Je dis services et civilisation, non pas parce que j'écris sur terre qui fut gauloise, non pas par chauvinisme rétrospectif, mais par conviction absolue. C'est être mauvais savant et piètre historien que de juger les choses d'autrefois uniquement d'après ce qui nous reste d'elles. Il faut voir aussi leur place dans le monde, il faut, si hardie que soit cette expression, il faut deviner ce qu'elles ont valu, je dis deviner par la réflexion. Voici une langue, la langue gauloise, dont le domaine a été presque aussi étendu que celui du latin ou que celui du grec. Elle a été parlée du pied des monts Grampians jusqu'au sommet des Apennins, des bords de l'Elbe aux bords du Danube ; on l'a comprise près du Bosphore et sur l'Ida de Phrygie et vous ne voulez pas croire que cette langue a joué dans l'histoire du monde un rôle à peine inférieur au rôle du latin et du grec, elle qui a servi de lien et de communion aux pensées et au commerce de près de cent millions d'hommes ?

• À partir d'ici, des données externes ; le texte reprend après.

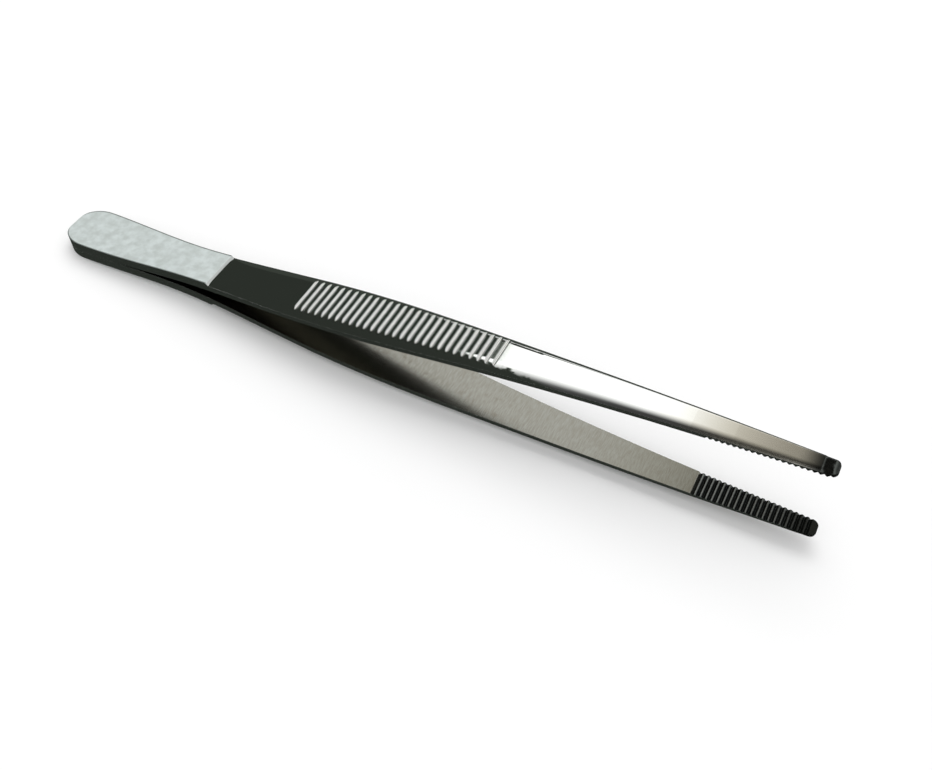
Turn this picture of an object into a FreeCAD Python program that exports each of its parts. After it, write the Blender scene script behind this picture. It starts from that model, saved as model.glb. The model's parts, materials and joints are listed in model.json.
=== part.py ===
import FreeCAD, Part
import math
import os
from FreeCAD import Placement, Rotation, Vector

# Thumb forceps: two spring-steel blades, mirror images of each other, welded face to face at the heel.
# A blade is modelled in its own frame: X from the heel's end to the tip, Z outward from the plane
# between the two blades, Y across. The pair is then laid down as it rests on a table.

doc = FreeCAD.newDocument("ThumbForceps")
sheet = doc.addObject("Spreadsheet::Sheet", "Sizes")

SIZES = [
    ("overall_length", 150.0, "heel end to tip, along a blade"),
    ("heel_length", 34.9, "heel end to the step down to the spring"),
    ("weld_length", 9.5, "stretch of the heel where the two blades are welded together"),
    ("heel_thickness", 1.75, "each blade's plate at the heel"),
    ("heel_bevel_angle", 40.0, "slope of the step, in degrees"),
    ("heel_round", 5.1, "length of the heel's rounded end"),
    ("heel_width", 10.2, "across the heel, where its rounded end stops"),
    ("waist_place", 29.0, "heel end to the narrowest place of the heel"),
    ("waist_width", 8.2, "across the waist"),
    ("spring_place", 46.0, "heel end to the middle of the spring"),
    ("spring_width", 9.5, "across the middle of the spring"),
    ("belly_place", 63.0, "heel end to the widest place of the grip"),
    ("belly_width", 10.6, "across the widest place of the grip"),
    ("grip_end_width", 8.1, "across the last groove"),
    ("jaw_width", 4.8, "across the first tooth"),
    ("tip_width", 3.3, "across the tip, before its rounded end"),
    ("tip_round", 1.6, "length of the tip's rounded end"),
    ("end_flatness", 0.29, "share of the width that is straight in the middle of both rounded ends"),
    ("opening_at_step", 2.1, "between the blades at the step"),
    ("opening_at_grip", 5.5, "between the blades at the first groove"),
    ("opening_at_belly", 7.0, "between the blades at the widest place of the grip"),
    ("opening_at_grip_end", 11.9, "between the blades at the last groove"),
    ("opening_at_jaw", 15.1, "between the blades at the first tooth"),
    ("opening_at_tip", 15.6, "between the blades at the tips"),
    ("spring_thickness", 1.35, "middle of the blade at the step"),
    ("grip_thickness", 2.05, "middle of the blade at the first groove"),
    ("grip_end_thickness", 2.0, "middle of the blade at the last groove"),
    ("jaw_thickness", 1.5, "middle of the blade at the first tooth"),
    ("tip_thickness", 1.2, "middle of the blade at the tip"),
    ("spring_side", 1.25, "blade's edge at the step"),
    ("grip_side", 1.0, "blade's edge at the first groove"),
    ("grip_end_side", 0.9, "blade's edge at the last groove"),
    ("jaw_side", 0.7, "blade's edge at the first tooth"),
    ("tip_side", 0.55, "blade's edge at the tip"),
    ("outer_flatness", 0.52, "share of the outer face that is flat across, between its rolled shoulders"),
    ("nose_length", 2.6, "stretch over which the tip's outer face rounds off"),
    ("nose_drop", 0.6, "share of the thickness that is rounded off at the very tip"),
    ("groove_start", 54.9, "heel end to the first finger groove"),
    ("groove_pitch", 1.443, "from groove to groove"),
    ("groove_count", 28, "finger grooves on each blade"),
    ("groove_radius", 0.42, "round bottom of a groove"),
    ("groove_depth", 0.3, "depth of a groove in the middle of the blade"),
    ("tooth_start", 130.2, "heel end to the first cut between the upper jaw's teeth"),
    ("tooth_pitch", 0.94, "from tooth to tooth"),
    ("tooth_count", 21, "cuts on each jaw"),
    ("tooth_depth", 0.38, "depth of a cut, which is square-cornered"),
    ("stock", 1.0, "left round the finished blade by the blanks it is cut from"),
]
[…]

— Oui, mais il ne nous reste rien d'elle. — Disant cela, vous dites une double injustice. D'abord vous transformez en motif de condamnation le résultat d'un hasard. Et ensuite, vous oubliez que si elle n'a rien laissé, ce n'est pas parce qu'elle n'a point produit. Je le répète avec tristesse et colère : misérables sont les historiens qui ne comprennent le passé que par les restes de ce passé ; ils le tuent, si je peux dire, une seconde fois. La langue gauloise a eu le grand tort, qu'elle a partagé avec l'indo-européen primitif, de ne pas être une langue écrite ; les Celtes trouvaient plus beau, plus noble, plus pieux, de parler, d'entendre, de se souvenir. Ce n’est pas à dire qu’ils ne parlassent pas fort bien. Les langues seulement parlées ont parfois, me disait M. Meillet, des beautés supérieures qui manquent aux langues écrites. Toutes les formes de la littérature étaient représentées chez les Gaulois : la rhétorique, où excellaient tous leurs chefs de guerre ; les épopées cosmogoniques, historiques ou éthiques, composées par les druides ; les poésies lyriques ou les chants satiriques des bardes. Je vous assure qu'il y avait chez eux l'équivalent de l'Iliade ou de la Genèse, des Atellanes ou des odes de Pindare. Je vous assure que cette littérature était aussi riche, plus riche même, que celle de Rome avant Ennius. La langue gauloise rendait beaucoup à ceux qui s'en servaient.
Tout cela a disparu pour toujours. Aucun historien de l'avenir n'en connaîtra jamais rien. Un des plus nobles chapitres de l'esprit humain nous sera éternellement caché.
Je ne pardonne point à Rome et à César d'avoir été la cause de ce meurtre intellectuel, venant après d'autres meurtres. Hé quoi ! Charlemagne a eu la pensée de noter les chants populaires des Francs[1] ; et personne dans l'Empire romain n'a eu l'idée de transcrire des poèmes de druides ou des strophes de bardes ? Comment était donc faite l'intelligence de ces maîtres du monde, s'ils n'ont pas vu la beauté de ces oeuvres de vaincus, s'ils n'ont pas compris le devoir de les conserver ? Rien ne fait mieux sentir l'incroyable petitesse morale du grand Empire romain, que le dédain des pensées et des lettres qui ne venaient pas d'eux-mêmes ou de la Grèce. Débarrassons-nous, une fois pour toutes, de notre admiration convenue pour les formes impériales du passé, somptueux édifices qui ne sont que des façades, enveloppant surtout des cadavres d'hommes et des souffrances de patries. »
préface à Langue gauloise de Dottin, C. Klincksieck, éditeur, Paris, 1920.
cité par Marcel Jousse L'anthropologie du geste, tome 1, p. 349-351.
[1] Je note chez Eginhard dans sa Vie de Charlemagne, traduction de Halphen, 1923 (p. 82-83) : Il fit transcrire aussi pour que le souvenir ne s'en perdît pas les très antiques poèmes barbares où étaient chantées l'histoire et les guerres des vieux rois. Il ébaucha, en outre, une grammaire de la langue nationale. » (note du transcripteur.)